KNOWING THAT THE MIND IS PAYING ATTENTION IS BEING MINDFUL

Swiss Retreat 2019 Interviews 3 (06:15-06:44) with Sayadaw U Tejaniya

Yogi: I have been struggling to be mindful because I keep forgetting; how can I remember more?

Sayadaw: When we do work, we need to put our attention on what we’re doing, that is also the mind paying attention. If you can see that it’s the mind doing that, you can still remain mindful. That is why we do need to know the mind as well as the body.

If we know only the body, it is not enough to practice at home. We need to know both.

ANY SOLID EXPERIENCE IS A CONCEPTUAL OBJECT

Swiss Retreat 2019 Interviews 5 (1:27:46-1:35:12) with Sayadaw U Tejaniya

Yogi: I was experimenting with sitting longer to see what happened. After an hour and a half, there was a lot of pain, but it seemed like fake pain because my hands felt like they were bruised and I thought I was sitting on a rock.

The pain got really intense suddenly, and I had to move. After that, I sat for a while longer.

Sayadaw: You need to come back to the real sensation. When you have the real sensation, you can see if the sensation is solid or not.

Now, the mind has a picture of sitting on a rock, but you know it’s not a rock or you felt your hands were bruised but they weren’t bruised. So, you need to come back to feel the real sensation.

If there was a feeling of pain and the mind was that steady, if you gently put your attention on it, you will see the reality of the sensation, which is just all movement.

You won’t see it as solid; you will see the changing nature of the sensation.

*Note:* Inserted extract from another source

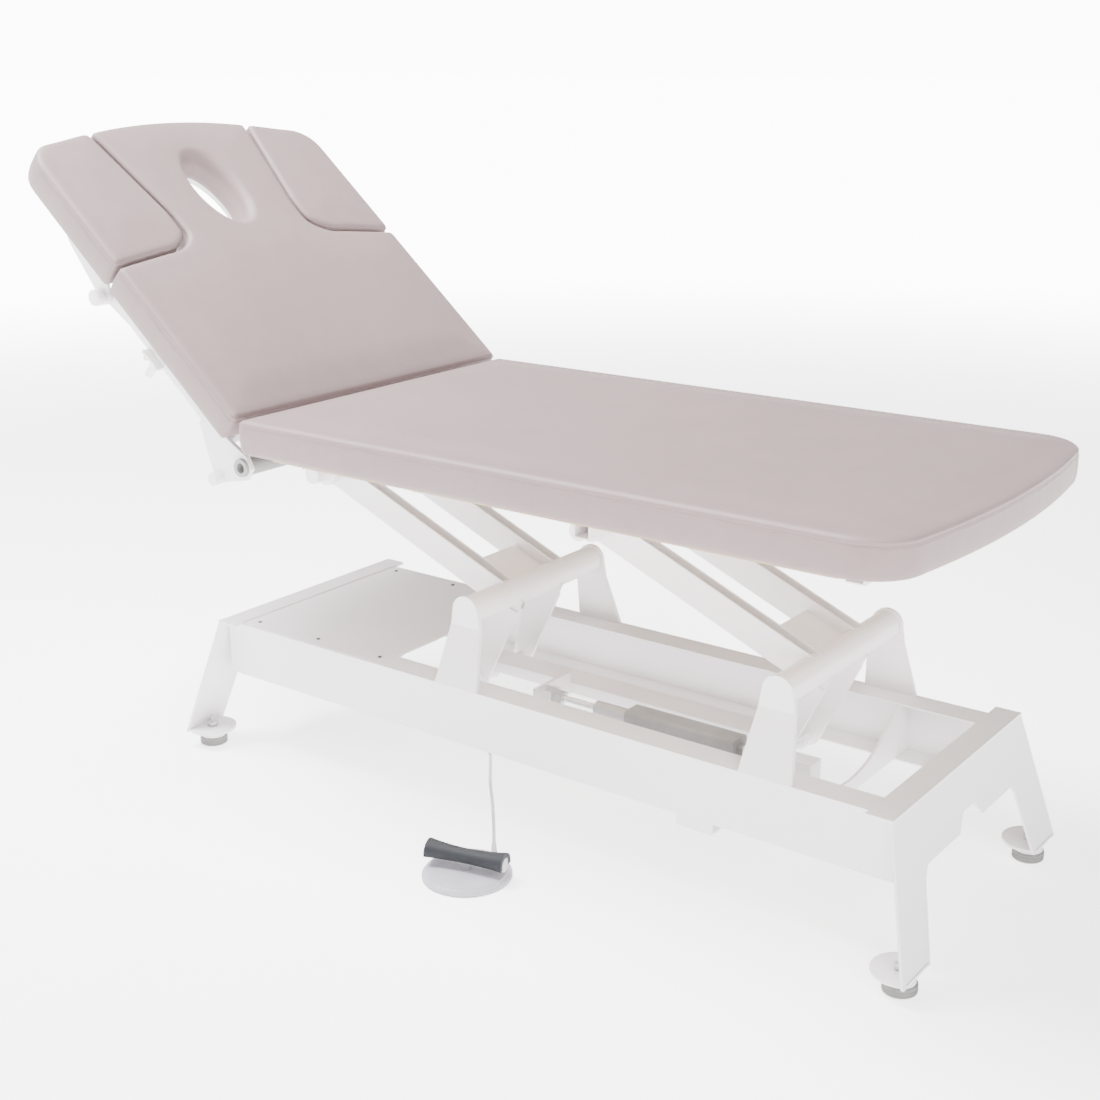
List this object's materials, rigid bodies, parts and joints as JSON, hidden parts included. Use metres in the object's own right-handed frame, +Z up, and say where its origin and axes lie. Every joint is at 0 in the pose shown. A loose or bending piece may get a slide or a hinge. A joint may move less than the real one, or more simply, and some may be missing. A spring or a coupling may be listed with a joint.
{
  "type": "facial treatment bed",
  "caption": "Electric height-adjustable facial treatment bed: padded leg section, tilting back section with face opening and drop-down side pads, folded steel base, foot switch.",
  "frame": {"origin": "on the floor, centred between the four levelling feet", "axes": "+X to the foot end, +Y to the far long side, +Z up"},
  "size_m": [1.8049, 0.778, 1.1511],
  "materials": {
    "upholstery": "soft grained coated fabric, semi matt",
    "board": "plywood board",
    "frame_paint": "off-white powder coat, fine texture",
    "steel": "plain steel",
    "chrome_rod": "polished rod",
    "actuator_grey": "grey housing",
    "foot_mix": "grey rubber pad under a white cap",
    "knob_white": "white moulded plastic",
    "switch_grey": "light grey moulded plastic",
    "rocker_dark": "dark charcoal soft plastic",
    "cord_grey": "light grey cord jacket",
    "box_grey": "dark moulded box"
  },
  "bodies": {
    "base": {"near_rail": "frame_paint", "far_rail": "frame_paint", "head_end_frame": "frame_paint", "foot_end_frame": "frame_paint", "cover_plate": "frame_paint", "cover_screws": "steel", "control_box": "box_grey", "head_tower_near": "frame_paint", "head_tower_far": "frame_paint", "foot_tower_near": "frame_paint", "foot_tower_far": "frame_paint", "journal_pins": "steel", "cross_member": "frame_paint", "rail_tab": "frame_paint", "cord_gland": "box_grey", "cord_boot": "cord_grey", "switch_cord": "cord_grey", "switch_base": "switch_grey"},
    "head_lift": {"head_lift_tube": "frame_paint", "head_arm_near": "frame_paint", "head_arm_far": "frame_paint", "head_web": "frame_paint", "head_levers": "frame_paint", "head_upper_tube": "frame_paint"},
    "foot_lift": {"foot_lift_tube": "frame_paint", "foot_arm_near": "frame_paint", "foot_arm_far": "frame_paint", "foot_web": "frame_paint", "foot_levers": "frame_paint", "foot_upper_tube": "frame_paint"},
    "link": {"link_bar": "frame_paint"},
    "actuator_front": {"actuator_clevis": "actuator_grey", "actuator_rod": "chrome_rod"},
    "actuator_body": {"actuator_tube": "actuator_grey", "actuator_housing": "actuator_grey"},
    "top": {"top_frame": "frame_paint", "pivot_lugs": "frame_paint", "hinge_axle": "steel", "leg_board": "board", "leg_cushion": "upholstery", "spring_cylinder": "steel"},
    "spring_rod_body": {"spring_rod": "steel"},
    "back": {"back_frame": "frame_paint", "hinge_cheeks": "frame_paint", "hinge_bolts": "knob_white", "back_handle": "knob_white", "back_board": "board", "back_cushion": "upholstery"},
    "near_rest": {"near_pad_arm": "frame_paint", "near_pad": "upholstery"},
    "far_rest": {"far_pad_arm": "frame_paint", "far_pad": "upholstery"},
    "near_clamp": {"near_pad_knob": "knob_white"},
    "far_clamp": {"far_pad_knob": "knob_white"},
    "rocker": {"rocker_core": "switch_grey", "rocker_cover": "rocker_dark"},
    "leveller_1": {"foot_1": "foot_mix"},
    "leveller_2": {"foot_2": "foot_mix"},
    "leveller_3": {"foot_3": "foot_mix"},
    "leveller_4": {"foot_4": "foot_mix"}
  },
  "joints": [
    {"name": "lift", "type": "hinge", "parent": "base", "child": "head_lift", "pos_m": [-0.124, 0, 0.376], "axis": [0, 1, 0], "range_deg": [-22.6, 37.4]},
    {"name": "foot_lift_follow", "type": "hinge", "parent": "base", "child": "foot_lift", "pos_m": [0.474, 0, 0.376], "axis": [0, 1, 0], "range_deg": [-23.6, 38.4]},
    {"name": "top_level", "type": "hinge", "parent": "head_lift", "child": "top", "pos_m": [-0.5219, 0, 0.54163], "axis": [0, 1, 0], "range_deg": [-38.4, 23.6]},
    {"name": "link_follow", "type": "hinge", "parent": "head_lift", "child": "link", "pos_m": [-0.19548, 0, 0.20428], "axis": [0, 1, 0], "range_deg": [-38.4, 23.6]},
    {"name": "actuator_swing", "type": "hinge", "parent": "link", "child": "actuator_front", "pos_m": [0.002, -0.112, 0.232], "axis": [0, 1, 0], "range_deg": [-8, 14]},
    {"name": "actuator_stroke", "type": "slide", "parent": "actuator_front", "child": "actuator_body", "axis": [1, 0, 0], "range_m": [-0.06597, 0.10721]},
    {"name": "back_tilt", "type": "hinge", "parent": "top", "child": "back", "pos_m": [-0.5005, 0, 0.598], "axis": [0, 1, 0], "range_deg": [-40.5, 0]},
    {"name": "spring_stroke", "type": "slide", "parent": "top", "child": "spring_rod_body", "axis": [1, 0, 0], "range_m": [-0.002, 0.05184]},
    {"name": "near_rest_drop", "type": "hinge", "parent": "back", "child": "near_rest", "pos_m": [-0.83294, 0, 0.86335], "axis": [0, 1, 0], "range_deg": [-55, 0]},
    {"name": "far_rest_drop", "type": "hinge", "parent": "back", "child": "far_rest", "pos_m": [-0.83294, 0, 0.86335], "axis": [0, 1, 0], "range_deg": [-55, 0]},
    {"name": "near_knob_turn", "type": "hinge", "parent": "back", "child": "near_clamp", "pos_m": [-0.83294, -0.3366, 0.86335], "axis": [0, 1, 0], "range_deg": [-180, 180]},
    {"name": "far_knob_turn", "type": "hinge", "parent": "back", "child": "far_clamp", "pos_m": [-0.83294, 0.3366, 0.86335], "axis": [0, 1, 0], "range_deg": [-180, 180]},
    {"name": "pedal_rock", "type": "hinge", "parent": "base", "child": "rocker", "pos_m": [0.012, -0.354, 0.032], "axis": [-0.2419, 0.9703, 0], "range_deg": [-5, 5], "stiffness_Nm_per_rad": 2},
    {"name": "foot_1_turn", "type": "hinge", "parent": "base", "child": "leveller_1", "pos_m": [-0.72, -0.243, 0.04], "axis": [0, 0, 1], "range_deg": [-180, 180]},
    {"name": "foot_2_turn", "type": "hinge", "parent": "base", "child": "leveller_2", "pos_m": [-0.72, 0.243, 0.04], "axis": [0, 0, 1], "range_deg": [-180, 180]},
    {"name": "foot_3_turn", "type": "hinge", "parent": "base", "child": "leveller_3", "pos_m": [0.72, -0.243, 0.04], "axis": [0, 0, 1], "range_deg": [-180, 180]},
    {"name": "foot_4_turn", "type": "hinge", "parent": "base", "child": "leveller_4", "pos_m": [0.72, 0.243, 0.04], "axis": [0, 0, 1], "range_deg": [-180, 180]}
  ],
  "couplings": [
    {"joint": "foot_lift_follow", "follows": "lift", "ratio": 1},
    {"joint": "top_level", "follows": "lift", "ratio": -1},
    {"joint": "link_follow", "follows": "lift", "ratio": -1},
    {"joint": "actuator_swing", "follows": "lift", "ratio": 0.19814},
    {"joint": "actuator_stroke", "follows": "lift", "m_per_rad": 0.15964},
    {"joint": "spring_stroke", "follows": "back_tilt", "m_per_rad": -0.07051}
  ]
}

It won’t feel solid anymore.

NOT SHOOTING THE SECOND ARROW

Swiss Retreat 2019 Interviews 4 (13:30-16:16) with Sayadaw U Tejaniya

Yogi: I was touched by Sayadaw saying that everything was Dhamma – both the positive and negative – and I was in a state of deep quiet. I couldn’t even walk; I had to stand.

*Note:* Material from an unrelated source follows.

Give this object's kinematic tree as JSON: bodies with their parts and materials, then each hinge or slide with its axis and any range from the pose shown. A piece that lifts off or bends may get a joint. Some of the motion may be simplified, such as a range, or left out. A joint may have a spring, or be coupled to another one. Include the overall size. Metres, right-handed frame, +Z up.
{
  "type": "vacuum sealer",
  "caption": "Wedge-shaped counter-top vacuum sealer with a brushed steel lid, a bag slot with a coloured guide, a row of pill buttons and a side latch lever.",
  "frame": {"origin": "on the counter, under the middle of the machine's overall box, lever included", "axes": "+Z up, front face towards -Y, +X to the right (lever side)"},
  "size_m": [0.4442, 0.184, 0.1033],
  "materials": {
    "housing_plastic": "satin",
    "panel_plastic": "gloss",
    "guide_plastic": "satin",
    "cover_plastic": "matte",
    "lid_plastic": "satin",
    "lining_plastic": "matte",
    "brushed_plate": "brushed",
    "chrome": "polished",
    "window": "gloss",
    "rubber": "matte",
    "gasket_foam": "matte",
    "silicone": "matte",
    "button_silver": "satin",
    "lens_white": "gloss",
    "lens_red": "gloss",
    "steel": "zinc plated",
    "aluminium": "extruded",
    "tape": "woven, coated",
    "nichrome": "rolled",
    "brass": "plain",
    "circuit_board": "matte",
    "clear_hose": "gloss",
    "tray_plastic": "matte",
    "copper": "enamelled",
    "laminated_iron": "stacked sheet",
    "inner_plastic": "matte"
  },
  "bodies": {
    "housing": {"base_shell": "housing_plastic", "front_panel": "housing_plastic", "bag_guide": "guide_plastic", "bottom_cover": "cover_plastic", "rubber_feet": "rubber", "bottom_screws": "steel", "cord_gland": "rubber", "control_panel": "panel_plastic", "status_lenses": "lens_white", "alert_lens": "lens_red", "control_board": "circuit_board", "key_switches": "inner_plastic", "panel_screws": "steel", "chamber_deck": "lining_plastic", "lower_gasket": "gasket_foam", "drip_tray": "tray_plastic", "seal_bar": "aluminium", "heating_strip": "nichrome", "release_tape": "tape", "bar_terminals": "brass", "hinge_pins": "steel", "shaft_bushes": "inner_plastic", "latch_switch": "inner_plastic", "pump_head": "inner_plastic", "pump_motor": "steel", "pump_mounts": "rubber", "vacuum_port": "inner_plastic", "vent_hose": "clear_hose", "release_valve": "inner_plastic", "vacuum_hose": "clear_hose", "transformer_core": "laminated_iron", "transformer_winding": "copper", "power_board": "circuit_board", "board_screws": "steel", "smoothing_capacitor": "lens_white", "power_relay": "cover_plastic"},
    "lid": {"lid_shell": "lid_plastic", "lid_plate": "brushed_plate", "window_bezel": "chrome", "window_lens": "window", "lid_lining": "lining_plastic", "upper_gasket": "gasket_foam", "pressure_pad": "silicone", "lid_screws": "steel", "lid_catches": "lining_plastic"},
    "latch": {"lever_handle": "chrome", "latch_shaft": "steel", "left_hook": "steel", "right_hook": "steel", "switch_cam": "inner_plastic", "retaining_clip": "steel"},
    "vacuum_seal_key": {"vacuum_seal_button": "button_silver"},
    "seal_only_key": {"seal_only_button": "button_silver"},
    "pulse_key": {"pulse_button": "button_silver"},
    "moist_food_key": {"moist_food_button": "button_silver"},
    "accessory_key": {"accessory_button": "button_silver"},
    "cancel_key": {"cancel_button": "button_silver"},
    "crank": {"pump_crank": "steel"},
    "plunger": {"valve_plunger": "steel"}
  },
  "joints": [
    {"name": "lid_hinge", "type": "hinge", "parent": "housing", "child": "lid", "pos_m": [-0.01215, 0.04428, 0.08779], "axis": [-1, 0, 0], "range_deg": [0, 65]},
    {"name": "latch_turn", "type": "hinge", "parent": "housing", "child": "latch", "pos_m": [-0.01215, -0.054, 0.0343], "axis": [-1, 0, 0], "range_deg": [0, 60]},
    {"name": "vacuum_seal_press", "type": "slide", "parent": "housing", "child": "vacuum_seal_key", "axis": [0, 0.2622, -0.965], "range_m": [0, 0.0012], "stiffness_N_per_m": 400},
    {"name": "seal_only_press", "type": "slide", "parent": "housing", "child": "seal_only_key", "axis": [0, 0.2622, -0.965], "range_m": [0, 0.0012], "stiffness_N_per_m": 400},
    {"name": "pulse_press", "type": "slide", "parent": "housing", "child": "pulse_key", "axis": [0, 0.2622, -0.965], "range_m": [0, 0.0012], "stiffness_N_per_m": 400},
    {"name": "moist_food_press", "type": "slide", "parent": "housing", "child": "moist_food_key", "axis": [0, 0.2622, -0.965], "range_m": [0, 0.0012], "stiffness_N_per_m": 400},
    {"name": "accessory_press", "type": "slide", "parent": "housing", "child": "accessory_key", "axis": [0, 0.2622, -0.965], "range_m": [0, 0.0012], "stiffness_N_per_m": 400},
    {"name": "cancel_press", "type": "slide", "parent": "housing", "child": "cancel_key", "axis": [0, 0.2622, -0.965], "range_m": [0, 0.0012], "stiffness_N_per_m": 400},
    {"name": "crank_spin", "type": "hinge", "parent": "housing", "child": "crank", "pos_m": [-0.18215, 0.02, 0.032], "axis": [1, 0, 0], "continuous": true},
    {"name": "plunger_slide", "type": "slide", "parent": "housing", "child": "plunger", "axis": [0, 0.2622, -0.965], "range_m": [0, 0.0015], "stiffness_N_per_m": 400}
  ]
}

I could notice all these changes in the mind – being aware and being not aware.

This morning, I was practicing seeing when I heard a loud noise in the sky. I noticed then that the looking and listening grew stronger.

Sayadaw: It is important to understand everything is the Dhamma, whether we judge it as good or bad, but essentially it is just the Dhamma.

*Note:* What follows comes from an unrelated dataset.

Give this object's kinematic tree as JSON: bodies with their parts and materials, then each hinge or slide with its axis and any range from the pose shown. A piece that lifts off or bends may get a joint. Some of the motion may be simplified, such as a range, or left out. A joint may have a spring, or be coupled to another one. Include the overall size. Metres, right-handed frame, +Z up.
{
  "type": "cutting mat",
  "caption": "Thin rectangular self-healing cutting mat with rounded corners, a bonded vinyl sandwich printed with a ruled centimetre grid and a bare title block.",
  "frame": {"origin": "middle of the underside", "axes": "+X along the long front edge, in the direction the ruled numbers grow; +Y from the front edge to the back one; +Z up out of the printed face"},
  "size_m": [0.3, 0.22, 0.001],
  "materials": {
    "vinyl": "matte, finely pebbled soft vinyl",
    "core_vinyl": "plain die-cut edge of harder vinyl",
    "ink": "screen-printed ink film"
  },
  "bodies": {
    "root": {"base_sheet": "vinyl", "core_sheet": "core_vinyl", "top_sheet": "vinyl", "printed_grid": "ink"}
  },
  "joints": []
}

If we can remember that what is pleasant or unpleasant for us, they’re both equally the mind, it is just equally the mind – if it is just the mind, then it is just the Dhamma.

Then we won’t have another reaction to it.

IT TAKES WISDOM TO FREE THE MIND

Swiss Retreat 2019 Interviews 5 (43:35-44:56) with Sayadaw U Tejaniya

Mental pain is harder to overcome because there is a lot of ‘me’ involved – there’s not enough wisdom. There is a lot of delusion around what we’re feeling and we don’t understand it clearly enough.

It takes more wisdom to free the mind.

We really suffer from mental pain because we don’t know how to stop the mind from generating the mental pain, we don’t know how to stop the mind from thinking about the things that causes pain.

The thoughts are causing us pain, but we don’t know how to stop the thoughts. Sometimes, we don’t even want to stop thinking those thoughts that are causing us pain.

We’re really twisted in our own pain, but we have to learn to stop hurting ourselves.

BEWARE WHENEVER WE DO CONCENTRATION EXERCISES

Swiss Retreat 2019 Interviews 5 (35:00-35:55) with Sayadaw U Tejaniya

When we do concentration exercises, there’s so much the idea that ‘I’m doing this’, it is very hard at that time to separate and see effort as nature – that the mind is simply putting its attention on something again and again.

And there’s so much investment in me getting a concentration or stillness and that can really mess yogis up – and half the retreat can be spent on ‘Oh, I can’t do it, I can’t do it’.

My message, whereas, is that you don’t have to have stillness if you have the right attitude – it’s fine, you can still be aware.

TWO WAYS TO OBSERVE PAIN POSITIVELY

Swiss Retreat 2019 Interviews 6 (37:13-48:25) with Sayadaw U Tejaniya

Yogi: Sayadaw says to watch like in a distant contact – it is somewhat cold. For me, when dealing with strong physical or emotional pain, it needs loving contact. More than just being watched, it needs to be touched.

Sayadaw: If we have right view, we become willing to observe something, but many teachers teach to have some metta for ourselves when approaching a difficult emotion to observe in a softer way.

The effect is to take the edge off the aversion to the object so that the mind is not resistant to it and the hope is for the yogi to find a way to approach the object that is not painful.

It could be viewing the object as not mine but something universal and interesting, coming from the place of interest, or for some of us, it could be coming from kindness to bring positivity into the observing.

My motivation has always been, first it was just surrender because I was depressed, then it was interest. That’s my experience; it was never to view something kindly in that way.

If we can bring up kindness and view our difficult experience with kindness, it serves the same purpose. The point is to become willing to accept and observe, it doesn’t matter whether interest or kindness brings in that willingness and acceptance.

Do what is suitable so that you can observe so long as observation happens eventually, whether it is with kindness or interest.

Whichever way we approach it, the awareness should keep working happily.